Bir Şaman öğretisi şöyle der: Doğada hiçbir şey kendisi için yaşamaz. Ağaçlar kendi meyvelerini yiyemez. Güneş kendisi için ısıtmaz. Nehirler kendi suyunu içemez Ay kendisi için parlamaz. Çiçekler kendileri için kokmaz. Toprak kendisi için doğurmaz rüzgâr kendisi için esmez. Bulutlar kendi yağmurlarından ıslanmaz.
Doğanın anayasasında ilk madde şudur: Her şey birbiri için yaşar. Birbiri için yaşamak, doğanın kanunudur. Eski çağlarda yürürlükte olan bir anlayıştı bu.
“Ben, biz olduğumuz zaman ben olurum.” “Ben, ben olduğum için sen, sensin.”
Bu nedenle insanoğlu içinde bulunduğu yaşam döngüsünün kendisi için yaşayan pragmatik primatıdır.
Peki bizler bu aykırı yaşam biçimine nasıl everildik? İnsana kendisi için yaşamayı kim öğretti?
Kültür ve inanç kavramları ilk aşamada toplumlar üzerinde olumlu etkiler yaratsa da hümanist düşüncenin ütopik varsayımlardan öteye geçememesine neden oldu. Dil, din, ırk gibi üstünlükler bizleri öteki kavramı içerisinde bölüştürdü.

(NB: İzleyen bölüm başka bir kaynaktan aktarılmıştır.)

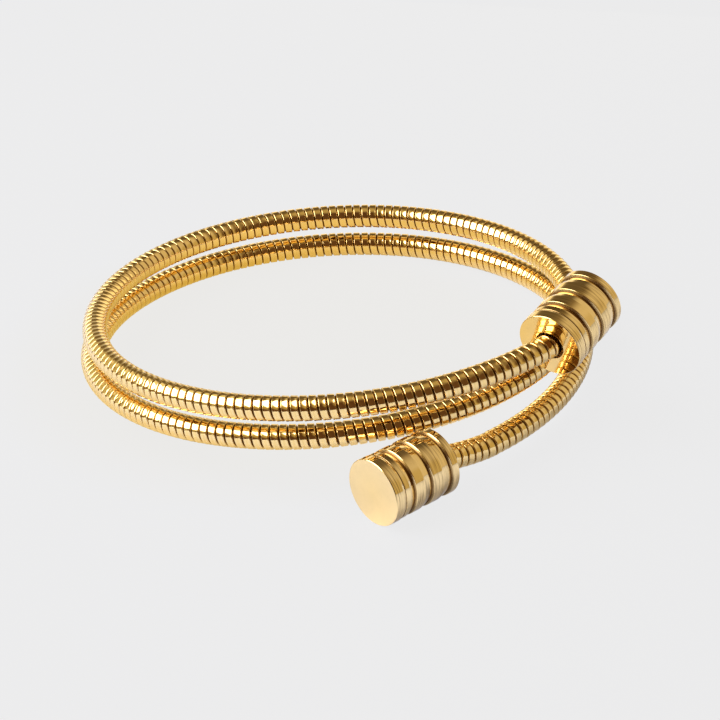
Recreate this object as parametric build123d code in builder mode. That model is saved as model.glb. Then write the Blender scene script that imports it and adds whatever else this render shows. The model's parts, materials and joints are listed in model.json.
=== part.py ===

Faydalı insan sorgulayıcı özelliği ile inancını keşfetmek için kendi arayışını başlatmış olsa da pragmatik yapısının baskın çıkması ile birlikte benlik kaygısını birincil amaç edinerek, menfaatleri doğrultusunda sorgulamak yerine ikna edilmeyi tercih eder.
Burada ikna ve inanç arasındaki farkı ayrıştırmak gerekse de birey faydacı düşünceyi terk etme fikrine sahip olduğu için çekimser kalır.
İkna da birey, kişisel çıkarlarını hedefler. Bu kazançlar karşısında geri kalan bütün kayıpları göze alabilir. İnanç ise kendi değerlerini toplumsal değerlerle eş değer hale getirip sadece kendine değil, herkese aynı menfaati sunma düşüncesine sahiptir.
Pragmatik toplumlarda kişisel ve faydacı yapısıyla toplumsal hareketlenmelere kayıtsız kalır. Her ne kadar atalet toplum yapısını andırsa da çıkarları için hareketlenmeler yaratabilir. Ama toplum yapısına asla sahip olmazlar. Son yüz yılımız kendi içselliğimize erişmekten çok uzak bir dünyayı keşfetmişiz gibi görünüyor. Hepimizin kendimiz ile olan bu birey tolum çatışmasında yapılması gerekenleri yeniden gözden geçirmemiz gerekiyor.